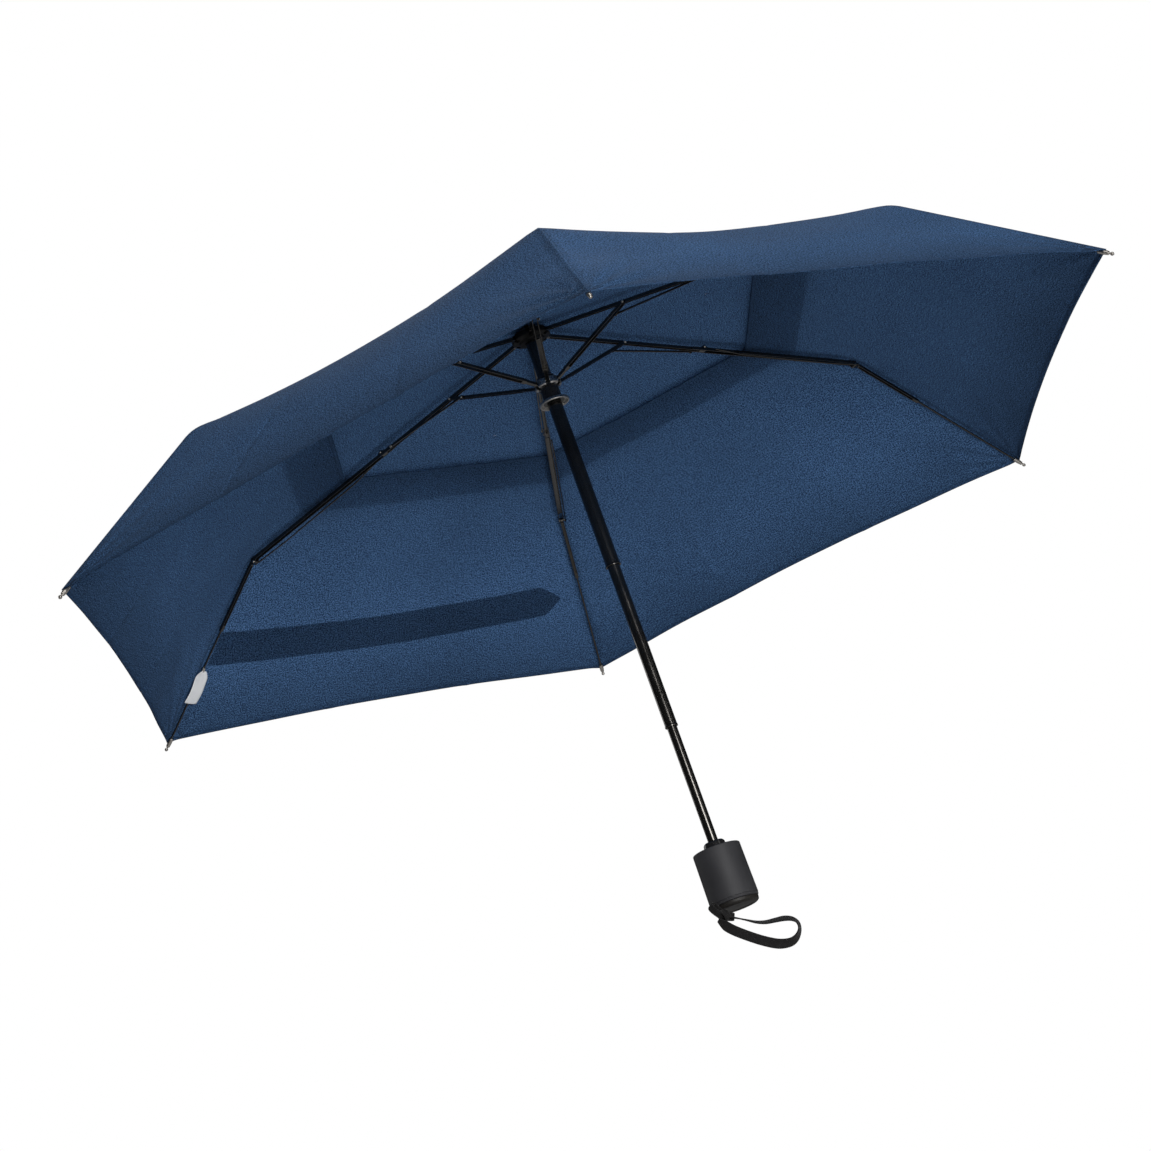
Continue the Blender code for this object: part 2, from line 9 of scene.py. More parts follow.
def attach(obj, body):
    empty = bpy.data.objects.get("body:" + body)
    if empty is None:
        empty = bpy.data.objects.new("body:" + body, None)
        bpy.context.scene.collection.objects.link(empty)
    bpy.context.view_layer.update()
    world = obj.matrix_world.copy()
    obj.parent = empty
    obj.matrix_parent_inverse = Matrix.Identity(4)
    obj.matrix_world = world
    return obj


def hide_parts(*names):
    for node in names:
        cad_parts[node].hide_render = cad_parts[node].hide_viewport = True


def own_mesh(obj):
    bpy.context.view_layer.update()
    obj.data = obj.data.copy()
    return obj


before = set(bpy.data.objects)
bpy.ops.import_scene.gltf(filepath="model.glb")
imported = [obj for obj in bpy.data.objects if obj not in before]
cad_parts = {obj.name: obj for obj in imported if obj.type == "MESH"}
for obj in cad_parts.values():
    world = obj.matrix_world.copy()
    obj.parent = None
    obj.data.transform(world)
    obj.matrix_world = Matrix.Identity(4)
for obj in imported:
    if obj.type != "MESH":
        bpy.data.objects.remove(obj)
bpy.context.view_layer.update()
━━━━━━━━━━━━━━━━
» PROBLEM DESCRIPTION:
Take the listing above and set it down exactly.

» SOLVED PROBLEM:
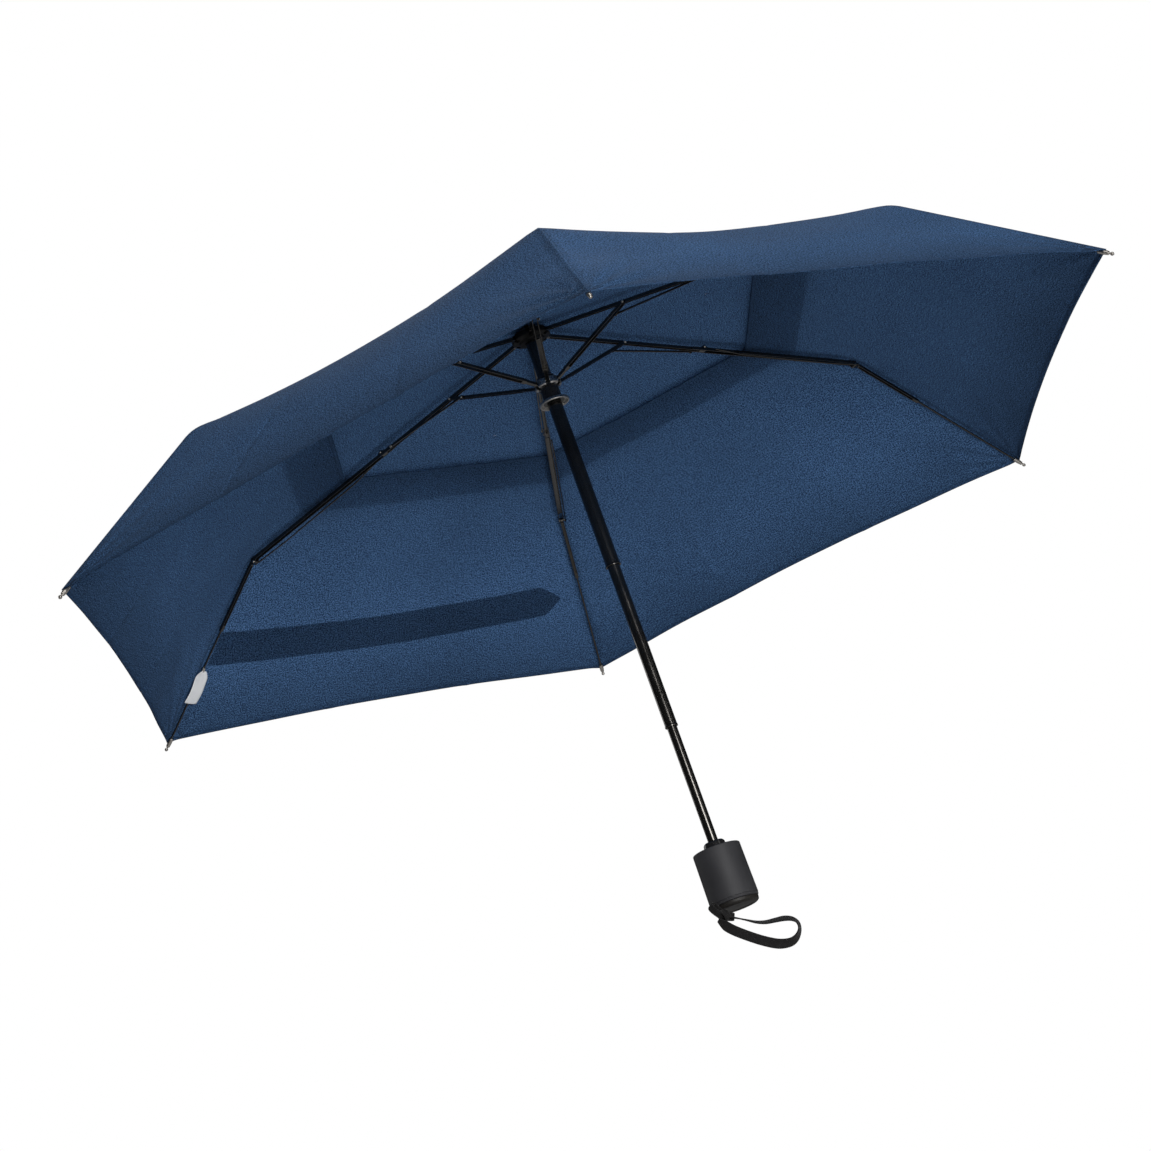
Continue the Blender code for this object: part 2, from line 9 of scene.py. More parts follow.
def attach(obj, body):
    empty = bpy.data.objects.get("body:" + body)
    if empty is None:
        empty = bpy.data.objects.new("body:" + body, None)
        bpy.context.scene.collection.objects.link(empty)
    bpy.context.view_layer.update()
    world = obj.matrix_world.copy()
    obj.parent = empty
    obj.matrix_parent_inverse = Matrix.Identity(4)
    obj.matrix_world = world
    return obj


def hide_parts(*names):
    for node in names:
        cad_parts[node].hide_render = cad_parts[node].hide_viewport = True


def own_mesh(obj):
    bpy.context.view_layer.update()
    obj.data = obj.data.copy()
    return obj


before = set(bpy.data.objects)
bpy.ops.import_scene.gltf(filepath="model.glb")
imported = [obj for obj in bpy.data.objects if obj not in before]
cad_parts = {obj.name: obj for obj in imported if obj.type == "MESH"}
for obj in cad_parts.values():
    world = obj.matrix_world.copy()
    obj.parent = None
    obj.data.transform(world)
    obj.matrix_world = Matrix.Identity(4)
for obj in imported:
    if obj.type != "MESH":
        bpy.data.objects.remove(obj)
bpy.context.view_layer.update()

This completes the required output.